Attorney-at-Law

JUDGE TAG IS OVERQUALIFIED

In Uncategorized on 07/31/2024 at 15:55

I’ve often said that any lawyer who can’t find an ambiguity should find another way to make a living. Judge Travis A. (“Tag”) Greaves provides even more proof, if any were required, that he is abundantly qualified as a lawyer, in Amgen Inc. & Subsidiaries, Docket No. 16017-21, filed 7/31/24. The issue is whether various offshore subsidiaries generated income for parent when they reimbursed parent for Healthcare Reform Fees (HCRs), another offspring of the much-contemned Patient Protection and Affordable Care Act of 2010. HCRs are fees paid by manufacturers and sellers of certain prescription drugs. No doubt Amgen Inc. is one such.

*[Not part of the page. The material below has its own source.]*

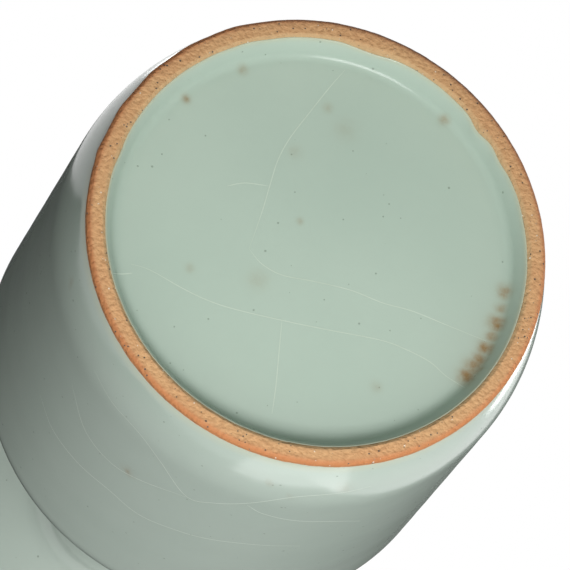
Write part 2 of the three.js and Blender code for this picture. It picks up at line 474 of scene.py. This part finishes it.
crack_vertices, crack_faces = [], []
for pixels in CRACKS_PX.values():
    vertices, faces = crack_ribbon(pixels)
    start = sum(len(v) for v in crack_vertices)
    crack_vertices.append(vertices)
    crack_faces += [tuple(start + int(i) for i in f) for f in faces]
crack_mesh = bpy.data.meshes.new("glaze_cracks")
crack_mesh.from_pydata(np.concatenate(crack_vertices), [], crack_faces)
tidy = bmesh.new()
tidy.from_mesh(crack_mesh)
bmesh.ops.recalc_face_normals(tidy, faces=tidy.faces)
tidy.to_mesh(crack_mesh)
tidy.free()
glaze_cracks = bpy.data.objects.new("glaze_cracks", crack_mesh)
bpy.context.scene.collection.objects.link(glaze_cracks)
print(f"glaze_cracks: {len(CRACKS_PX)} cracks, {len(crack_faces)} faces")

# %% [markdown]
# Rust has seeped through the glaze in a chain of brown spots at the inner corner of the
# recess, and single faint spots lie elsewhere. Each is a bell-shaped patch about the place
# where its pixel lands, written into the mesh as a mask.

# %% Rust spots as a mask
# Each spot's place in the photograph, its spread in millimetres and its strength
RUST_PX = {
    (505, 292): (1.9, 0.8), (501, 309): (1.7, 0.5), (497, 324): (2.3, 0.9), (492, 337): (1.8, 0.7),
    (486, 349): (2.2, 0.9), (480, 359): (2.0, 0.8), (474, 368): (2.5, 0.9), (467, 377): (2.4, 0.9),
    (186, 99): (1.1, 0.8), (444, 120): (1.3, 0.6), (243, 70): (1.3, 0.4), (328, 108): (1.3, 0.3),
    (300, 221): (0.9, 0.35), (345, 130): (3.0, 0.13), (295, 152): (1.8, 0.15), (258, 280): (2.6, 0.18),
    (190, 268): (1.1, 0.3), (128, 471): (1.4, 0.5), (135, 476): (0.8, 0.3), (376, 387): (1.5, 0.2),
    (270, 482): (0.8, 0.35), (290, 498): (0.8, 0.35), (70, 283): (1.0, 0.3), (345, 488): (1.6, 0.25),
}


def rust_mask(piece):
    """The largest bell value over all spots, at each vertex of the piece."""
    count = len(piece.data.vertices)
    places = np.empty(count * 3, "f")
    piece.data.vertices.foreach_get("co", places)
    places = places.reshape(-1, 3)
    mask = np.zeros(count, "f")
    for (x, y), (spread, strength) in RUST_PX.items():
        centre, _ = landing(x, y)
        apart = np.linalg.norm(places - centre, axis=1) / (spread * MM)
        mask = np.maximum(mask, strength * np.exp(-(apart**2)))
    layer = piece.data.attributes.new("rust", "FLOAT", "POINT")
    layer.data.foreach_set("value", mask.astype("f"))
    print(f"{piece.name}: rust reaches {mask.max():.2f}")


rust_mask(glaze_base)
rust_mask(glaze_body)

# %% [markdown]
# ## Finishes
# Two effects are used by more than one material, so they are node groups: speckle, which
# puts small round grains into a surface, and clouding, a slow wander of colour.

# %% Node helpers
def new_group(name, inputs, outputs):
    """An empty node group with the named number or colour sockets."""
    group = bpy.data.node_groups.new(name, "ShaderNodeTree")
    for label, kind in inputs:
        group.interface.new_socket(label, in_out="INPUT", socket_type=kind)
    for label, kind in outputs:
        group.interface.new_socket(label, in_out="OUTPUT", socket_type=kind)
    return group, group.nodes.new("NodeGroupInput"), group.nodes.new("NodeGroupOutput")


NUMBER, COLOUR, VECTOR = "NodeSocketFloat", "NodeSocketColor", "NodeSocketVector"


def math_node(tree, operation, a, b):
    node = tree.nodes.new("ShaderNodeMath")
    node.operation = operation
    for socket, value in zip(node.inputs, (a, b)):
        if isinstance(value, (int, float)):
            socket.default_value = value
        else:
            tree.links.new(value, socket)
    return node.outputs[0]


def mix_colour(tree, share, first, second):
    node = tree.nodes.new("ShaderNodeMix")
    node.data_type = "RGBA"
    for socket, value in ((node.inputs[0], share), (node.inputs[6], first), (node.inputs[7], second)):
        if isinstance(value, (int, float, tuple)):
            socket.default_value = value
        else:
            tree.links.new(value, socket)
    return node.outputs[2]


def speckle_group():
    """Cells of a given size in metres: a cell whose random number is under the share holds
    a grain, and the mask falls from 1 at its middle to 0 at the grain's edge."""
    group, given, result = new_group(
        "speckle",
        [("Vector", VECTOR), ("Cells per metre", NUMBER), ("Share", NUMBER)],
        [("Mask", NUMBER)],
    )
    cells = group.nodes.new("ShaderNodeTexVoronoi")
    group.links.new(given.outputs["Vector"], cells.inputs["Vector"])
    group.links.new(given.outputs["Cells per metre"], cells.inputs["Scale"])
    split = group.nodes.new("ShaderNodeSeparateColor")
    group.links.new(cells.outputs["Color"], split.inputs[0])
    chosen = math_node(group, "LESS_THAN", split.outputs[0], given.outputs["Share"])
    size = math_node(group, "MULTIPLY_ADD", split.outputs[1], 0.25)
    size.node.inputs[2].default_value = 0.15
    falloff = math_node(group, "SUBTRACT", size, cells.outputs["Distance"])
    sharp = math_node(group, "MULTIPLY", falloff, 14.0)
    sharp.node.use_clamp = True
    group.links.new(math_node(group, "MULTIPLY", sharp, chosen), result.inputs["Mask"])
    return group


def cloud_group():
    """Slow noise, stretched about its middle to use the whole range from 0 to 1."""
    group, given, result = new_group(
        "clouding",
        [("Vector", VECTOR), ("Scale", NUMBER), ("Contrast", NUMBER)],
        [("Mask", NUMBER)],
    )
    noise = group.nodes.new("ShaderNodeTexNoise")
    noise.inputs["Detail"].default_value = 5
    group.links.new(given.outputs["Vector"], noise.inputs["Vector"])
    group.links.new(given.outputs["Scale"], noise.inputs["Scale"])
    centred = math_node(group, "SUBTRACT", noise.outputs[0], 0.5)
    stretched = math_node(group, "MULTIPLY", centred, given.outputs["Contrast"])
    mask = math_node(group, "ADD", stretched, 0.5)
    mask.node.use_clamp = True
    group.links.new(mask, result.inputs["Mask"])
    return group


SPECKLE = speckle_group()
CLOUDING = cloud_group()


def new_material(name):
    """A material with its Principled shader, and the Object coordinates it reads."""
    material = bpy.data.materials.new(name)
    material.use_nodes = True
    tree = material.node_tree
    shader = tree.nodes["Principled BSDF"]
    place = tree.nodes.new("ShaderNodeTexCoord").outputs["Object"]
    return material, tree, shader, place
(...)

Amgen’s trusty attorneys, all 24 (count ’em, 24) of them, want summary J that reimbursement is not income. But Judge Tag Greaves finds them a wee bit light on specifics. Paying another’s debt is income to the other when the other is relieved of the obligation to pay. But the payor does not receive income when it is reimbursed for the payment of the other’s debt. However, when one pays a deductible expense and receives (or has the right to receive, even if conditional) reimbursement, one has no deduction.

Mere legal liability is insufficient to establish who is responsible for the debt and who can deduct payment thereof. Judge Tag Greaves says this is often Tax Court’s job, but Amgen hasn’t given him enough information. It’s all ambiguous.

“Petitioner failed to show as a matter of law that the HCR Fees are expenses of the reimbursing parties. Petitioner asserts that the HCR Fees are ‘indelibly tied to the revenue’ that [subs] received. Other than this conclusory statement, petitioner failed to set forth any specific information related to the income [subs] generated in relation to the licensed drugs or how the reimbursement amount was calculated. Petitioner also failed to provide what effect, if any, the sale of the licensed drugs to Amgen USA had on the ability to connect [sub]’s income to the branded drug sales. The same factual footfalls [sic] prevent our ruling related to the allocation between Amgen Inc. and Pfizer. Petitioner fails to offer specific evidentiary support tying Pfizer’s income to the HCR Fees. In fact, petitioner fails to set forth any drug sales resulting from the joint venture. Therefore, we are unable to determine as a matter of law whether at least a portion of the HCR Fees properly belonged to Pfizer.

“The same uncertainty exists regarding Amgen Inc.’s right to reimbursement. First, we reject petitioner’s argument that the HCR Fees statutory scheme required the parties to reimburse Amgen Inc. The statute does not require repayment from a subsidiary or unrelated party. Rather, the statute only specifies that the designated entity, in this case Amgen Inc., is responsible for paying the government.

“Petitioner has further failed to show that any of the commercial exploitation agreements established a right to reimbursement.” Order, at p. 9. (I think you meant “footfaults,” Judge, not “footfalls.”).

While there was perhaps an oral agreement that was memorialized ten (count ’em, ten) years after it was made, various written agreements covering HCR activities made during that time all contained the usual boilerplate merger and integration clauses (“entire agreement of parties and supersedes all prior understandings”), and none of them mentions reimbursement.

No summary J on income, and no summary J on chops.